The problem:
Quote every line as given.

Stored data:
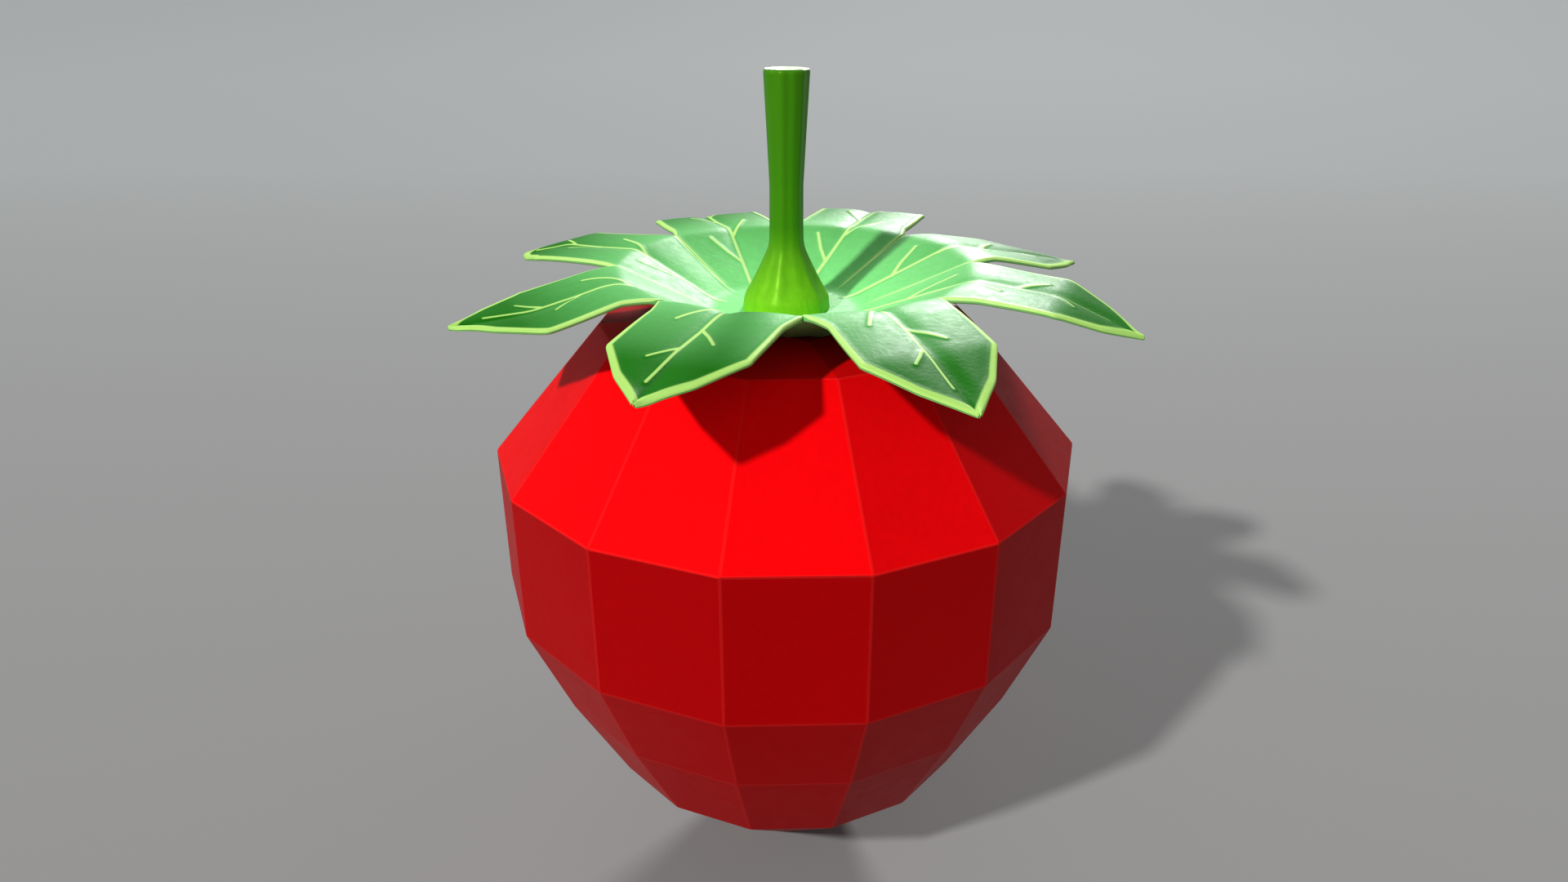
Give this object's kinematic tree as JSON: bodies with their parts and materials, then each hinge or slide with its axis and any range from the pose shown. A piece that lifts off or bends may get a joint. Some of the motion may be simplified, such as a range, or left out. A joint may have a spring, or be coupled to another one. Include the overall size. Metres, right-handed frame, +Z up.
{
  "type": "strawberry",
  "caption": "Faceted strawberry standing on a small flat at its tip, with a ring of pointed calyx leaves around an upright flared stem.",
  "frame": {"origin": "centre of the small flat at the fruit's tip, which it rests on", "axes": "+Z up along the fruit and the stem, -Y towards the gap between the two front leaves, +X to the right"},
  "size_m": [0.0335, 0.0335, 0.0459],
  "materials": {
    "fruit_skin": "smooth, moist, glossy fruit skin",
    "stem_skin": "smooth, satin green stem skin with a pale cut end",
    "calyx_leaf": "satin green leaf with pale green veins and margin"
  },
  "bodies": {
    "root": {"fruit": "fruit_skin", "stem": "stem_skin", "leaf_right_back": "calyx_leaf", "leaf_back_right": "calyx_leaf", "leaf_back_left": "calyx_leaf", "leaf_left_back": "calyx_leaf", "leaf_left": "calyx_leaf", "leaf_front_left": "calyx_leaf", "leaf_front_right": "calyx_leaf", "leaf_right": "calyx_leaf"}
  },
  "joints": []
}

Reply:
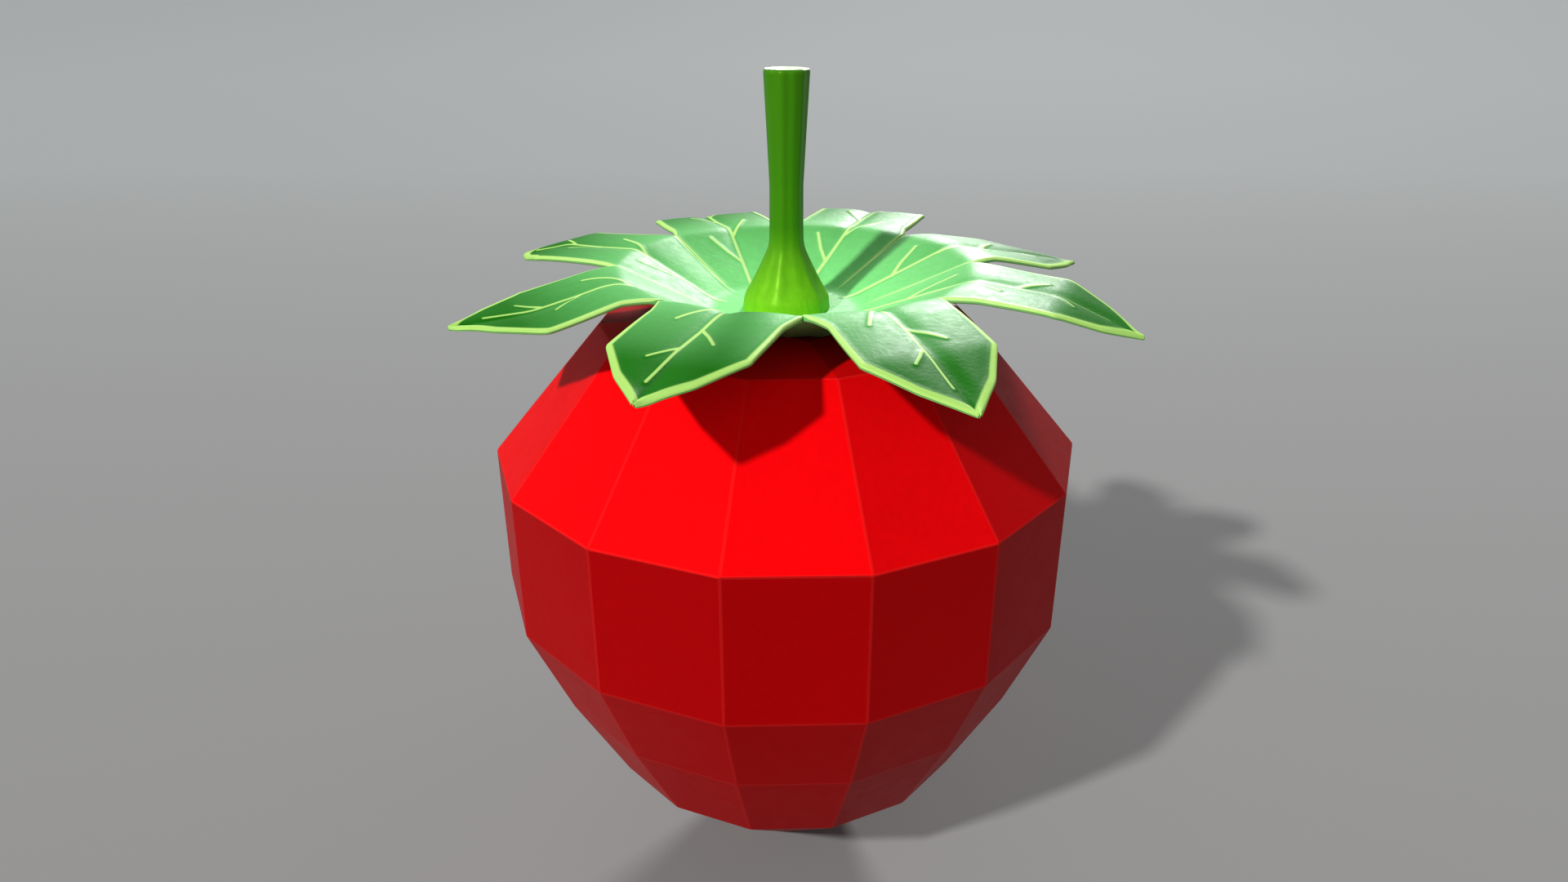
Give this object's kinematic tree as JSON: bodies with their parts and materials, then each hinge or slide with its axis and any range from the pose shown. A piece that lifts off or bends may get a joint. Some of the motion may be simplified, such as a range, or left out. A joint may have a spring, or be coupled to another one. Include the overall size. Metres, right-handed frame, +Z up.
{
  "type": "strawberry",
  "caption": "Faceted strawberry standing on a small flat at its tip, with a ring of pointed calyx leaves around an upright flared stem.",
  "frame": {"origin": "centre of the small flat at the fruit's tip, which it rests on", "axes": "+Z up along the fruit and the stem, -Y towards the gap between the two front leaves, +X to the right"},
  "size_m": [0.0335, 0.0335, 0.0459],
  "materials": {
    "fruit_skin": "smooth, moist, glossy fruit skin",
    "stem_skin": "smooth, satin green stem skin with a pale cut end",
    "calyx_leaf": "satin green leaf with pale green veins and margin"
  },
  "bodies": {
    "root": {"fruit": "fruit_skin", "stem": "stem_skin", "leaf_right_back": "calyx_leaf", "leaf_back_right": "calyx_leaf", "leaf_back_left": "calyx_leaf", "leaf_left_back": "calyx_leaf", "leaf_left": "calyx_leaf", "leaf_front_left": "calyx_leaf", "leaf_front_right": "calyx_leaf", "leaf_right": "calyx_leaf"}
  },
  "joints": []
}